Law as opposed to equity
Black's Law Dictionary 10th Ed., definition 4, differentiates "common law" (or just "law") from "equity". Before 1873, England had two complementary court systems: courts of "law" which could only award money damages and recognized only the legal owner of property, and courts of "equity" (courts of chancery) that could issue injunctive relief (that is, a court order to a party to do something, give something to someone, or stop doing something) and recognized trusts of property. This split propagated to many of the colonies, including the United States. For most purposes, most jurisdictions, including the U.S. federal system and most states, have merged the two courts. Additionally, even before the separate courts were merged, most courts were permitted to apply both law and equity, though under potentially different procedural law. Nonetheless, the historical distinction between "law" and "equity" remains important today when the case involves issues such as the following:
- categorizing and prioritizing rights to property—for example, the same article of property often has a "legal title" and an "equitable title", and these two groups of ownership rights may be held by different people.
- in the United States, determining whether the Seventh Amendment's right to a jury trial applies (a determination of a fact necessary to resolution of a "common law" claim) vs. whether the issue will be decided by a judge (issues of what the law is, and all issues relating to equity).
- the standard of review and degree of deference given by an appellate tribunal to the decision of the lower tribunal under review (issues of law are reviewed de novo, that is, "as if new" from scratch by the appellate tribunal, while most issues of equity are reviewed for "abuse of discretion", that is, with great deference to the tribunal below).
- the remedies available and rules of procedure to be applied.
Courts of equity rely on common law principles of binding precedent.
Archaic meanings and historical uses
In addition, there are several historical (but now archaic) uses of the term that, while no longer current, provide background context that assists in understanding the meaning of "common law" today.
In one usage that is now archaic, but that gives insight into the history of the common law, "common law" referred to the pre-Christian system of law, imported by the Saxons to England, and dating to before the Norman conquest, and before there was any consistent law to be applied. That usage is obsolete today. It is both underinclusive and overinclusive, as discussed in the section on "misconceptions".
"Common law" as the term is used today in common law countries contrasts with ius commune. While historically the ius commune became a secure point of reference in continental European legal systems, in England it was not a point of reference at all.
The English Court of Common Pleas dealt with lawsuits in which the Monarch had no interest, i.e., between commoners.

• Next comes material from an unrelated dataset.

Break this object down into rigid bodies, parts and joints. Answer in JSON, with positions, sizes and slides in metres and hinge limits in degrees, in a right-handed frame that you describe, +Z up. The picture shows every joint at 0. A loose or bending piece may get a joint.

Black's Law Dictionary 10th Ed., definition 3 is "General law common to a country as a whole, as opposed to special law that has only local application." From at least the 11th century and continuing for several centuries after that, there were several different circuits in the royal court system, served by itinerant judges who would travel from town to town dispensing the King's justice in "assizes". The term "common law" was used to describe the law held in common between the circuits and the different stops in each circuit. The more widely a particular law was recognized, the more weight it held, whereas purely local customs were generally subordinate to law recognized in a plurality of jurisdictions.

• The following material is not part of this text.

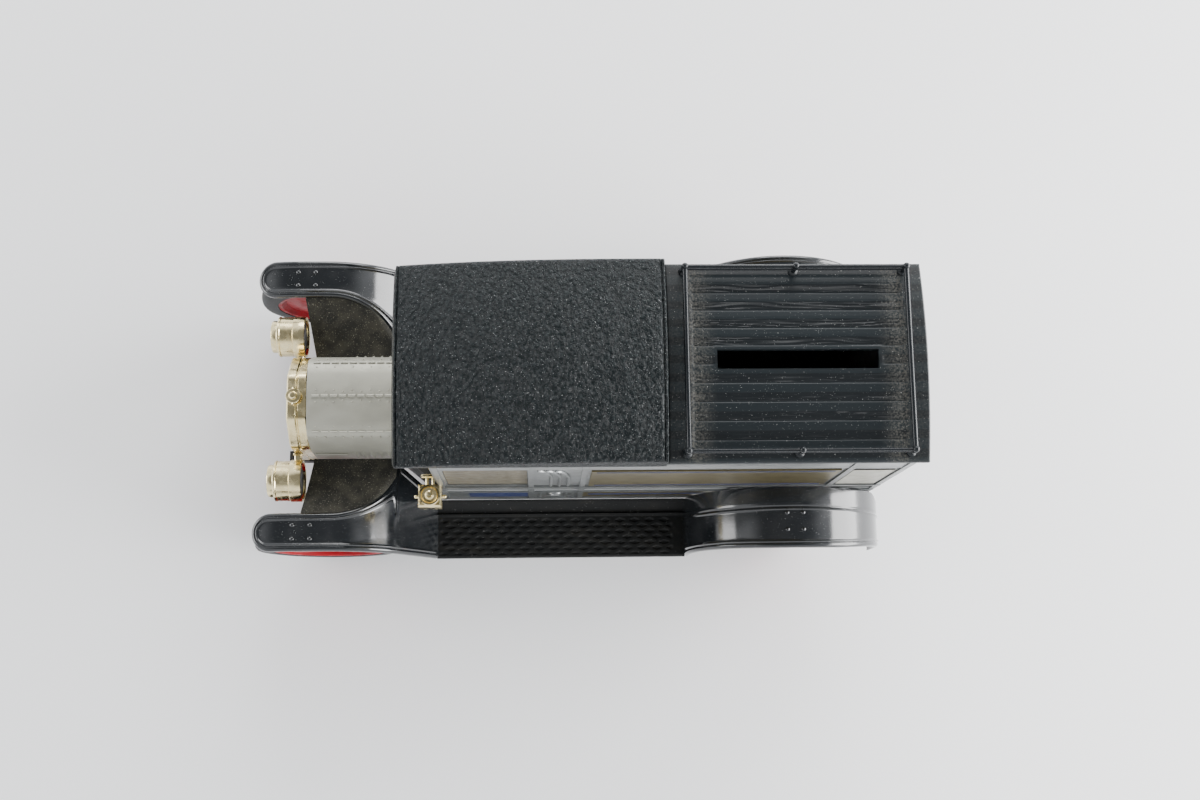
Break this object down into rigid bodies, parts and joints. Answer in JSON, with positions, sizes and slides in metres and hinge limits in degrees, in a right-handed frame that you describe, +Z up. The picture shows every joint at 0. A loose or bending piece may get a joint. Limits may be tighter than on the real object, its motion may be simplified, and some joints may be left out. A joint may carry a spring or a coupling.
{
  "type": "toy van coin bank",
  "caption": "Plastic toy delivery van coin bank with a coin slot in its plank roof, plated radiator and lamps, black fenders, rolling wheels and a pull-out coin plug.",
  "frame": {"origin": "centre of the footprint, on the ground under the tyres", "axes": "+X towards the radiator, +Y to the van's left side, +Z up"},
  "size_m": [0.1717, 0.0792, 0.1002],
  "materials": {
    "black_moulding": "semi-gloss moulded plank and frame, dusty",
    "matte_black": "matte, dusty",
    "leather_top": "leather-grain moulding, semi-gloss",
    "silver_body": "satin silver plating on moulded plastic",
    "hood_silver": "warm satin silver",
    "gold_plate": "vacuum-plated pale gold, glossy",
    "clear_screen": "clear",
    "cream_panel": "glossy cream",
    "gold_label": "gold foil print",
    "gloss_black": "glossy",
    "steel": "bare",
    "wheel_red": "glossy red",
    "tyre_black": "fine circumferential ribs"
  },
  "bodies": {
    "van": {"chassis": "black_moulding", "body_side_left": "silver_body", "body_side_right": "silver_body", "body_rear": "silver_body", "body_front": "silver_body", "cowl": "black_moulding", "cab_roof": "leather_top", "cargo_roof": "black_moulding", "luggage_rail": "black_moulding", "hood": "hood_silver", "radiator_shell": "gold_plate", "radiator_grille": "gold_plate", "radiator_cap": "gold_plate", "windscreen_frame": "gold_plate", "windscreen_glass": "clear_screen", "window_panel_left": "cream_panel", "window_panel_right": "cream_panel", "side_label_left": "gold_label", "side_label_right": "gold_label", "rear_door": "silver_body", "apron_left": "matte_black", "apron_right": "matte_black", "headlamp_left": "gold_plate", "headlamp_right": "gold_plate", "cowl_lamp_left": "gold_plate", "cowl_lamp_right": "gold_plate", "front_fender_left": "gloss_black", "front_fender_right": "gloss_black", "rear_fender_left": "gloss_black", "rear_fender_right": "gloss_black", "running_board_left": "matte_black", "running_board_right": "matte_black", "fender_rivets": "gloss_black", "chassis_screws": "steel"},
    "coin_plug": {"coin_plug": "black_moulding"},
    "front_wheels": {"front_axle": "steel", "wheel_front_left": "wheel_red", "wheel_front_right": "wheel_red", "tyre_front_left": "tyre_black", "tyre_front_right": "tyre_black"},
    "rear_wheels": {"rear_axle": "steel", "wheel_rear_left": "wheel_red", "wheel_rear_right": "wheel_red", "tyre_rear_left": "tyre_black", "tyre_rear_right": "tyre_black"}
  },
  "joints": [
    {"name": "front_axle_spin", "type": "hinge", "parent": "van", "child": "front_wheels", "pos_m": [0.0656, 0, 0.0205], "axis": [0, 1, 0], "continuous": true},
    {"name": "rear_axle_spin", "type": "hinge", "parent": "van", "child": "rear_wheels", "pos_m": [-0.0587, 0, 0.0205], "axis": [0, 1, 0], "continuous": true},
    {"name": "coin_plug_pull", "type": "slide", "parent": "van", "child": "coin_plug", "axis": [0, 0, -1], "range_m": [0, 0.012]}
  ]
}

Misconceptions and imprecise nonlawyer usages
As used by non-lawyers in popular culture, the term "common law" connotes law based on ancient and unwritten universal custom of the people. The "ancient unwritten universal custom" view was the view among lawyers and judges from the earliest times to the mid-19th century. But for 100 years, lawyers and judges have recognized that the "ancient unwritten universal custom" view does not accord with the facts of the origin and growth of the law, and it is not held within the legal profession today.
- Under the modern view, “common law” is not grounded in “custom” or "ancient usage", but rather acquires force of law instantly (without the delay implied by the term "custom" or "ancient") when pronounced by a higher court, because and to the extent the proposition is stated in judicial opinion. From the earliest times through the late 19th century, the dominant theory was that the common law was a pre-existent law or system of rules, a social standard of justice that existed in the habits, customs, and thoughts of the people. Under this older view, the legal profession considered it no part of a judge's duty to make new or change existing law, but only to expound and apply the old. By the early 20th century, largely at the urging of Oliver Wendell Holmes (as discussed throughout this article), this view had fallen into the minority view: Holmes pointed out that the older view worked undesirable and unjust results, and hampered a proper development of the law. In the century since Holmes, the dominant understanding has been that common law “decisions are themselves law, or rather the rules which the courts lay down in making the decisions constitute law”. The reality of the modern view can be seen in practical operation: under the old "pre-existing custom" view, (a) jurisdictions could not logically diverge from each other (but nonetheless did), (b) a new decision logically needed to operate retroactively (but did not), and (c) there was no standard to decide which English medieval customs should be "law" and which should not. All three tensions resolve under the modern view: (a) the common law in different jurisdictions may diverge, (b) new decisions need not have retroactive operation, and (c) court decisions are effective immediately as they are issued, not years later, or after they become "custom", and questions of what "custom" might have been at some "ancient" time are simply irrelevant.
- Common law, as the term is used among lawyers in the present day, is not frozen in time, and no longer beholden to 11th, 13th, or 17th century English law. Rather, the common law evolves daily and immediately as courts issue precedential decisions (as explained later in this article), and all parties in the legal system (courts, lawyers, and all others) are responsible for up-to-date knowledge. There is no fixed reference point (for example the 11th or 18th centuries) for the definition of "common law", except in a handful of isolated contexts. Much of what was "customary" in the 13th or 17th or 18th century has no part of the common law today; much of the common law today has no antecedent in those earlier centuries. Among legal professionals (lawyers and judges), the change in understanding occurred in the late 19th and early 20th centuries (as explained later in this article), though lay dictionaries were decades behind in recognizing the change.
- The common law is not "unwritten". Common law exists in writing—as must any law that is to be applied consistently—in the written decisions of judges.
- Common law is not the product of "universal consent". Rather, the common law is often anti-majoritarian.